Cobalt is a mineral that leads to human rights violations in the Congo, but is not one of the minerals included in the Dodd-Frank Section 1502 Conflict Minerals Rule. Cobalt is an example of why 3TG should just be a starting-off point for companies investigating their supply chains, which can help uncover potential areas of risk and instances of unethical sourcing.

Approximately 1,200 publicly-traded companies filed Conflict Minerals Reports with the U.S. Securities and Exchange Commission (SEC) this year, in accordance with Dodd-Frank Section 1502 (Conflict Minerals Rule). As the filings period for the 2015 reporting year has drawn to a close, companies are already preparing for the 2016 reporting year.
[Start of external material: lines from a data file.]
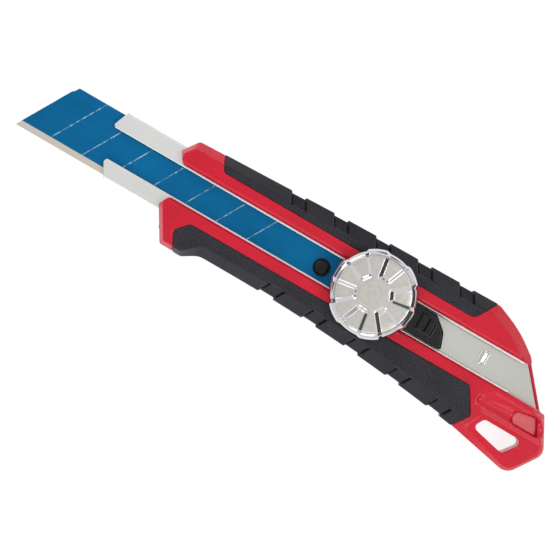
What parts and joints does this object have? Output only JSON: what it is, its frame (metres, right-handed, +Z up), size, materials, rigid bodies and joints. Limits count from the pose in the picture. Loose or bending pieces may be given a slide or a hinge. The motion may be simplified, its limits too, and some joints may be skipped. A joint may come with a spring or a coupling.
{
  "type": "utility knife",
  "caption": "Snap-off utility knife: segmented blade in a steel rail, notched two-tone handle with a lanyard hole, and a metal wheel that locks the slider.",
  "frame": {"origin": "middle of the bounding box at the bottom: the plane that the knife's back rests on", "axes": "+X towards the tail, so the blade's tip points to -X; +Y towards the blade's spine; +Z up, out of the lock wheel"},
  "size_m": [0.1776, 0.0404, 0.021],
  "materials": {
    "red_moulding": "fine-grained moulded plastic, satin",
    "grip_rubber": "soft moulded rubber, matt",
    "rail_steel": "rolled stainless sheet, fine grain along the rail",
    "blade_coating": "thin blue coating on steel, bare ground edge",
    "black_plastic": "moulded, satin",
    "carriage_steel": "blackened",
    "spring_steel": "plain",
    "fastener_steel": "zinc plated",
    "wheel_metal": "cast and plated, face brushed, rim polished"
  },
  "bodies": {
    "handle": {"back_shell": "red_moulding", "upper_cover": "red_moulding", "lower_cover": "red_moulding", "upper_grip": "grip_rubber", "lower_grip": "grip_rubber", "rail": "rail_steel", "rail_rivets": "fastener_steel", "handle_screws": "fastener_steel"},
    "slider": {"slider_body": "black_plastic", "blade_holder": "carriage_steel", "blade_peg": "black_plastic", "leaf_spring": "spring_steel", "blade": "blade_coating", "spring_washer": "spring_steel"},
    "wheel": {"lock_wheel": "wheel_metal", "lock_stud": "fastener_steel", "stud_clip": "spring_steel", "thrust_washer": "fastener_steel"},
    "nut": {"clamp_nut": "fastener_steel"}
  },
  "joints": [
    {"name": "slider_slide", "type": "slide", "parent": "handle", "child": "slider", "axis": [1, 0, 0], "range_m": [-0.058, 0.0305]},
    {"name": "wheel_turn", "type": "hinge", "parent": "slider", "child": "wheel", "pos_m": [0.02405, 0.00455, 0.01415], "axis": [0, 0, 1], "range_deg": [0, 360]},
    {"name": "nut_rise", "type": "slide", "parent": "slider", "child": "nut", "axis": [0, 0, 1], "range_m": [-0.00081, 0]}
  ],
  "couplings": [
    {"joint": "nut_rise", "follows": "wheel_turn", "m_per_rad": -0.00012732}
  ]
}
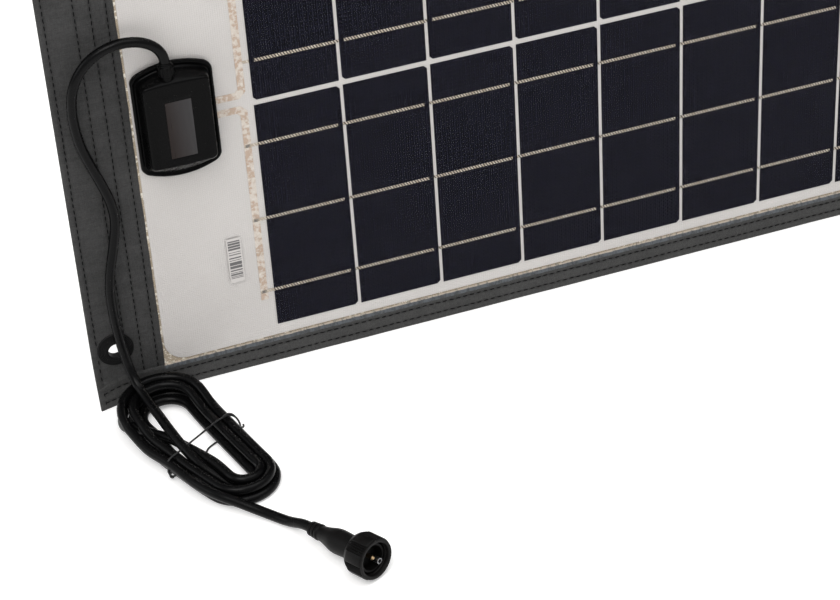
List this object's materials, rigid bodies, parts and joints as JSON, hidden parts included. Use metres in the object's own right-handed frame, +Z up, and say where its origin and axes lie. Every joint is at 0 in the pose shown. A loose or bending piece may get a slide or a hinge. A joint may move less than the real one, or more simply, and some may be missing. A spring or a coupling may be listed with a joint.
{
  "type": "flexible solar sheet",
  "caption": "Thin cloth-backed solar laminate with sewn borders, corner eyelets, a bonded junction box and a tied lead ending in a round plug with a turning coupling ring.",
  "frame": {"origin": "on the axis of the top left eyelet, in the plane of the back cloth's rear face", "axes": "+X along the sheet to the right, +Z up, the sun side faces -Y; the sheet hangs upright and its lead lies on the level of its bottom edge"},
  "size_m": [1.1535, 0.2234, 0.3694],
  "materials": {
    "cloth": "coated fabric, matt",
    "border": "coated fabric, fine grain",
    "binding": "coated fabric, fine grain",
    "thread": "bonded sewing thread",
    "carrier": "glass fibre sheet, raw edge",
    "white_film": "white film with an embossed grid",
    "encapsulant": "clear encapsulant",
    "clear_film": "clear embossed film",
    "cell": "silicon cell under embossed film",
    "ribbon": "tinned copper ribbon",
    "bus": "copper bus ribbon under film",
    "label": "plain label with blank bars",
    "eyelet": "moulded, ribbed face",
    "bond": "adhesive foam",
    "box": "satin moulded",
    "box_plate": "blank plate",
    "contact_brass": "plated brass",
    "contact_tin": "tinned",
    "jacket": "matt flexible jacket",
    "core": "insulated core",
    "tie": "coated wire tie",
    "plug": "overmoulded, fine matt grain",
    "coupling": "moulded, ribbed grip",
    "seal": "silicone seal"
  },
  "bodies": {
    "sheet": {"back_cloth": "cloth", "carrier_sheet": "carrier", "back_film": "white_film", "rear_encapsulant": "encapsulant", "upper_cells": "cell", "lower_cells": "cell", "upper_tab_ribbons": "ribbon", "lower_tab_ribbons": "ribbon", "upper_bus_ribbon": "bus", "lower_bus_ribbon": "bus", "end_bus_ribbon": "bus", "front_encapsulant": "encapsulant", "front_film": "clear_film", "id_label": "label", "left_border": "border", "right_border": "border", "top_binding": "binding", "bottom_binding": "binding", "border_thread": "thread", "eyelet_rings": "eyelet", "eyelet_washers": "eyelet", "box_bond_pad": "bond", "box_base": "box", "box_lid": "box", "box_plate": "box_plate", "terminal_clips": "contact_brass", "bypass_diode": "eyelet", "cord_cores": "core", "gland_nut": "box", "gland_seal": "jacket", "cord_run": "jacket", "cord_hank": "jacket", "cord_tail": "jacket", "twist_tie": "tie", "plug_body": "plug", "contact_insert": "eyelet", "contact_pin": "contact_brass", "contact_socket": "contact_tin", "plug_seal": "seal"},
    "coupling": {"coupling_ring": "coupling"}
  },
  "joints": [
    {"name": "coupling_turn", "type": "hinge", "parent": "sheet", "child": "coupling", "pos_m": [0.08371, -0.20459, -0.31826], "axis": [0.4515, -0.8861, 0.1045], "continuous": true}
  ]
}
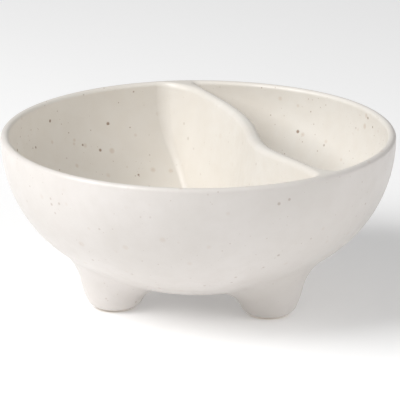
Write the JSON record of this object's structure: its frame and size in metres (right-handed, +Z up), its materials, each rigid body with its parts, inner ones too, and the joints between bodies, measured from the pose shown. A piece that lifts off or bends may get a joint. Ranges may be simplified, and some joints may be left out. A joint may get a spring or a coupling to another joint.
{
  "type": "chip and dip server",
  "caption": "Round footed stoneware serving bowl with a wavy divider that makes a large side for chips and a small side for dip.",
  "frame": {"origin": "on the table, under the bowl's axis", "axes": "+Z up, +X from the bowl's axis towards the small dip side, +Y along the divider"},
  "size_m": [0.23, 0.23, 0.1006],
  "materials": {
    "bowl_glaze": "satin cream glaze with brown iron speckles",
    "divider_glaze": "satin cream glaze, nearly free of speckles",
    "foot_glaze": "satin cream glaze, bare clay on the contact pad"
  },
  "bodies": {
    "root": {"bowl": "bowl_glaze", "divider": "divider_glaze", "foot_chip_side": "foot_glaze", "foot_dip_front": "foot_glaze", "foot_dip_back": "foot_glaze"}
  },
  "joints": []
}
The Dodd-Frank Conflict Minerals Rule was established in light of the atrocious human rights abuses occurring in the Democratic Republic of the Congo and surrounding countries. The mining of Conflict Minerals, specifically tin, tantalum, tungsten, and gold (3TG), are in some cases known to fund militia groups. In addition, labor conditions in mining operations are of large concern, including forced and child labor. The DRC is a state riddled with violent conflict, economic unrest, and disease; according to the International Rescue Committee, the death toll is an estimated 5.4 million. Professor Joshua Goldstein of American University’s School of International Service estimates that 1 to 2 million people have fallen victim as a direct result of the conflict, which has been named the deadliest since World War II.

This January, Amnesty International released the report “This is What We Die For” that highlights human rights abuses caused by cobalt mining. The material is often used in paint pigments and as a component in lithium ion batteries used in cell phones and laptops. According to the report, the DRC is the largest supplier of the mineral, of which 20% comes from artisanal mines. There are approximately 150,000 artisanal mines, or “creuseurs,” which are highest-risk for human rights abuses, including forced child labor. In addition, the working conditions associated with unsafe mining processes can lead to fatal lung disease and dermatitis. According to Compliance Week article “Is Cobalt the Next Conflict Mineral?”, there has been a push to include cobalt in 3TG measures following the release of the Amnesty International report.

In the benchmarking study Conflict Minerals Reporting. A Deeper Look into RY2015 SEC Filings,” Source Intelligence analysts found that 75% of the companies specified having a Conflict Minerals policy. In addition, 69% of filers detailed actions they would be taking in the future in order to improve upon their due diligence process. In addition to determining the sourcing of 3TG, it is imperative that companies take corrective action, and at the same time be cognisant that not all mines in the DRC help fund the conflict. Non-profit groups such as the CFSI have provided certifications to smelters and refiners who comply with conflict-free protocol. The process of Conflict Minerals determination should also help companies beg the question of whether any other materials that are sourced along the supply chain lead to human rights abuses. Cobalt is a perfect, but not exclusive example of a material that may not be outlined in a regulation that requires attention. The Conflict Minerals Rule is not merely a reporting exercise; it is a call-to-action for companies to deeply investigate the sourcing of materials along their supply chains and help mitigate risk.